The Act of Creation

  Summary: Rigidity and Freedom

  Let me recapitulate some points which emerge when the observations in the present chapter are taken in conjunction with the broader issues discussed in Book One.

  On the elementary levels of learning a skill a varying amount of stamping-in is required, depending on she organism's 'ripeness' for the task; or, to put it the other way round, depending on the 'naturalness' of the task relative to the organism's existing skills. Learning to type requires more stamping-in than learning to ride a bicycle; the former is comparable to the blindfold memorizing of a maze, the latter to the gradual adjustment of various interlocking servo-mechanisms.

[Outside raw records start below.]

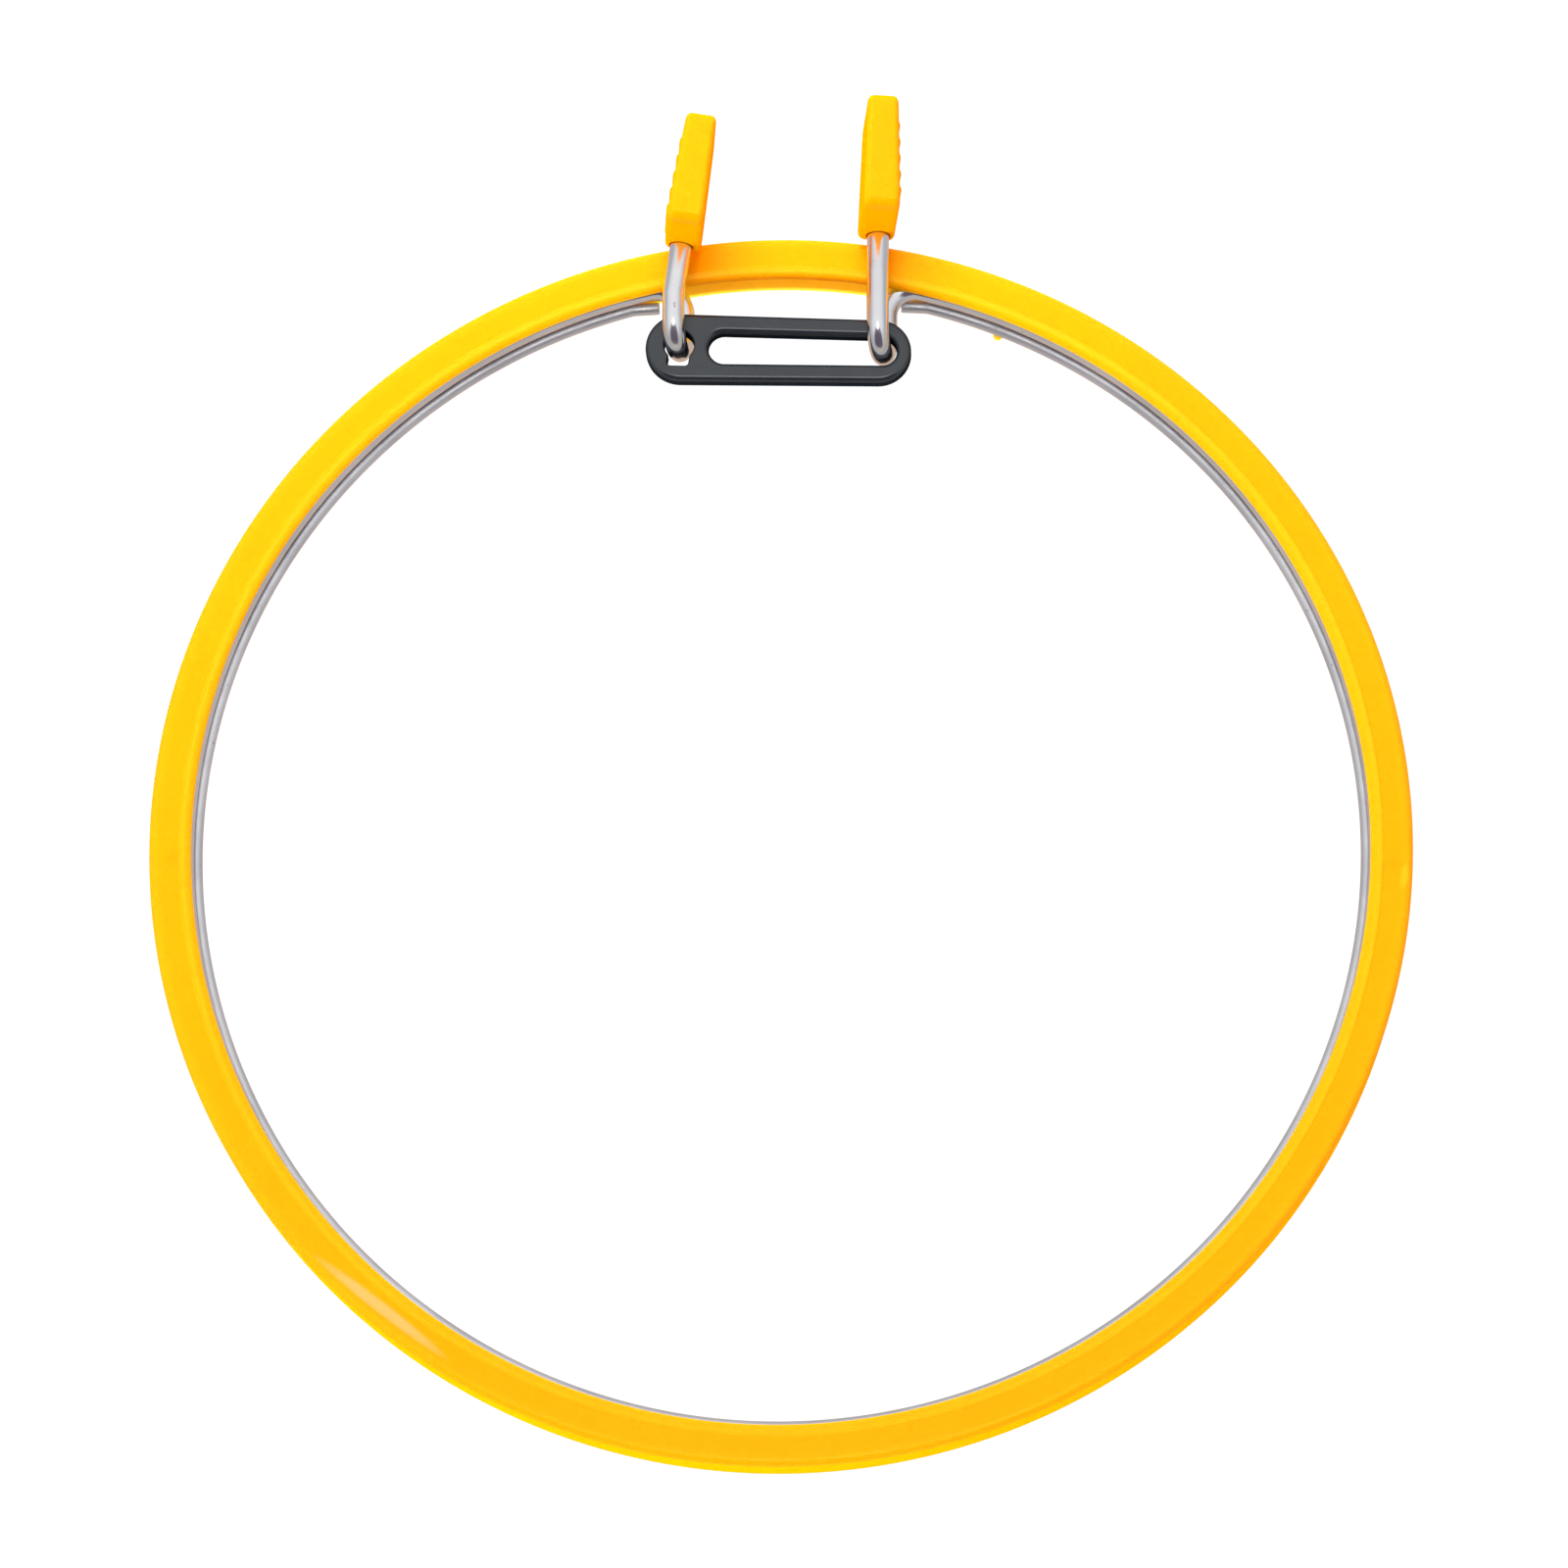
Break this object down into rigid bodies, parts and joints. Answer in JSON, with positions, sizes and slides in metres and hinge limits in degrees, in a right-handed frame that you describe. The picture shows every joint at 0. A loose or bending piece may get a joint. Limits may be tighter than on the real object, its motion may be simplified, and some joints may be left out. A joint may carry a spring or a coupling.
{
  "type": "embroidery hoop",
  "caption": "Round embroidery hoop: a grooved outer ring holds a sprung wire that clamps the cloth and is released by pinching its ribbed finger grips.",
  "frame": {"origin": "under the middle of the whole object's box, level with the ring's back face", "axes": "+Z out of the hoop's front face, +Y from the ring's centre towards the finger grips, +X to the right seen from the front"},
  "size_m": [0.18, 0.1982, 0.0219],
  "materials": {
    "ring_plastic": "gloss",
    "grip_plastic": "satin",
    "spring_steel": "bright plated",
    "link_plastic": "satin"
  },
  "bodies": {
    "ring": {"outer_ring": "ring_plastic"},
    "spring_bow": {"spring_wire_bow": "spring_steel", "backing_wire_bow": "spring_steel"},
    "left_arm": {"spring_wire_left": "spring_steel", "backing_wire_left": "spring_steel", "grip_left": "grip_plastic"},
    "right_arm": {"spring_wire_right": "spring_steel", "backing_wire_right": "spring_steel", "grip_right": "grip_plastic"},
    "link": {"retaining_link": "link_plastic"}
  },
  "joints": [
    {"name": "spring_turn", "type": "hinge", "parent": "ring", "child": "spring_bow", "pos_m": [0, -0.00915, 0.0046], "axis": [0, 0, 1], "continuous": true},
    {"name": "left_squeeze", "type": "hinge", "parent": "spring_bow", "child": "left_arm", "pos_m": [-0.00883, -0.09318, 0.0046], "axis": [0, 0, -1], "range_deg": [0, 3.2], "stiffness_Nm_per_rad": 11},
    {"name": "right_squeeze", "type": "hinge", "parent": "spring_bow", "child": "right_arm", "pos_m": [0.00883, -0.09318, 0.0046], "axis": [0, 0, 1], "range_deg": [0, 3.2], "stiffness_Nm_per_rad": 11},
    {"name": "link_swing", "type": "hinge", "parent": "left_arm", "child": "link", "pos_m": [-0.01465, 0.06365, 0.0084], "axis": [0, 0, 1], "range_deg": [0, 1.92]}
  ],
  "couplings": [
    {"joint": "right_squeeze", "follows": "left_squeeze", "ratio": 1},
    {"joint": "link_swing", "follows": "left_squeeze", "ratio": 0.6}
  ]
}
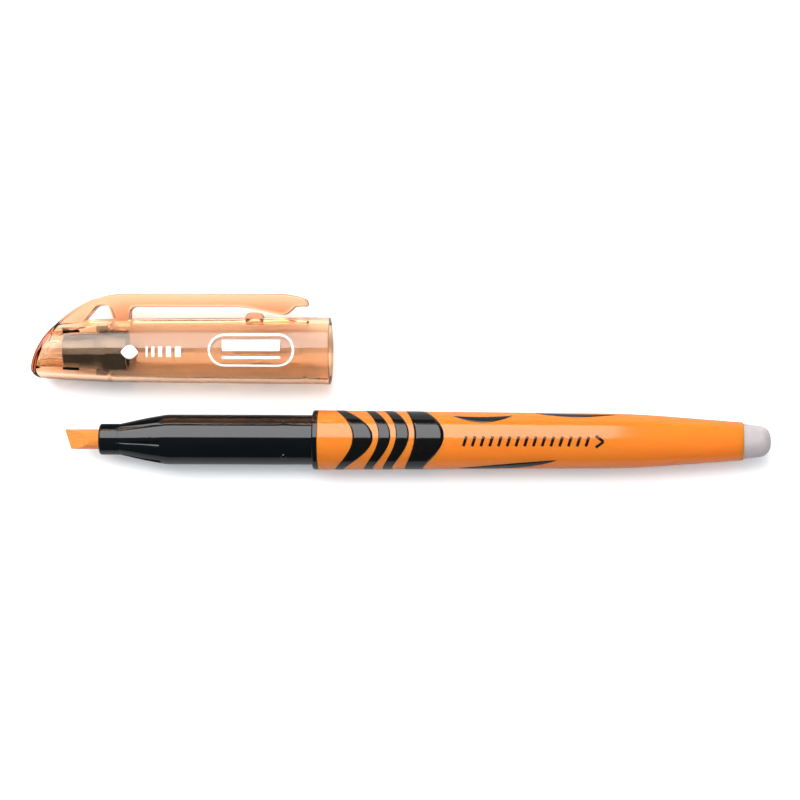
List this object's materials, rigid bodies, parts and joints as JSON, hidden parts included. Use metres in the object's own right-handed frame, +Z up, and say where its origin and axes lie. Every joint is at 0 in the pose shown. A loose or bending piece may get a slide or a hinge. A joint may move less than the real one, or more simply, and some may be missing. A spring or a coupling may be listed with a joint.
{
  "type": "highlighter pen",
  "caption": "Slim highlighter with a slanted chisel nib, fluted dark grip, tapered barrel and rounded eraser end, its clear clip cap lying beside it.",
  "frame": {"origin": "under the middle of the pen and the cap together, on the surface they lie on", "axes": "+X along the pen from its nib towards its eraser, +Y from the pen towards the cap, where the clip points too, +Z up from the surface"},
  "size_m": [0.1366, 0.0326, 0.0124],
  "materials": {
    "grip": "glossy black",
    "barrel": "glossy orange",
    "nib": "orange felt",
    "fibre": "ink-soaked fibre",
    "film": "clear film",
    "eraser": "translucent grey rubber",
    "cap": "tinted clear, glossy",
    "inner_cap": "dark olive"
  },
  "bodies": {
    "pen": {"grip_section": "grip", "barrel": "barrel", "nib": "nib", "ink_reservoir": "fibre", "reservoir_film": "film", "eraser": "eraser"},
    "cap": {"cap_shell": "cap", "inner_cap": "inner_cap"}
  },
  "joints": [
    {"name": "cap_slide", "type": "slide", "parent": "pen", "child": "cap", "axis": [-1, 0, 0], "range_m": [0, 0.052]}
  ]
}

In both cases the learning process consists in the integration of elementary skills -- the members of the nascent matrix -- into a single pattern which can be activated as a unit. But even in acquiring a mechanical skill like typing, bit-by-bit learning plays in fact a lesser part than seems to be the case. The typist's mental map of the keyboard is' not simply a rote-learned aggregation of twenty-six letters (plus numbers and signs) distributed at random; it is a 'coded' map, structured by a system of co-ordinates -- the resting position of the fingers -- and by the frequency-rating of letters, syllables, etc. These patterns, superimposed on the keyboard map, could be compared to the mnemonic aids used in the learning of nonsense syllables. Whole-learning invades bit-learning at every opportunity; if the meaningless is to be retained, the mind must smuggle meaning into it.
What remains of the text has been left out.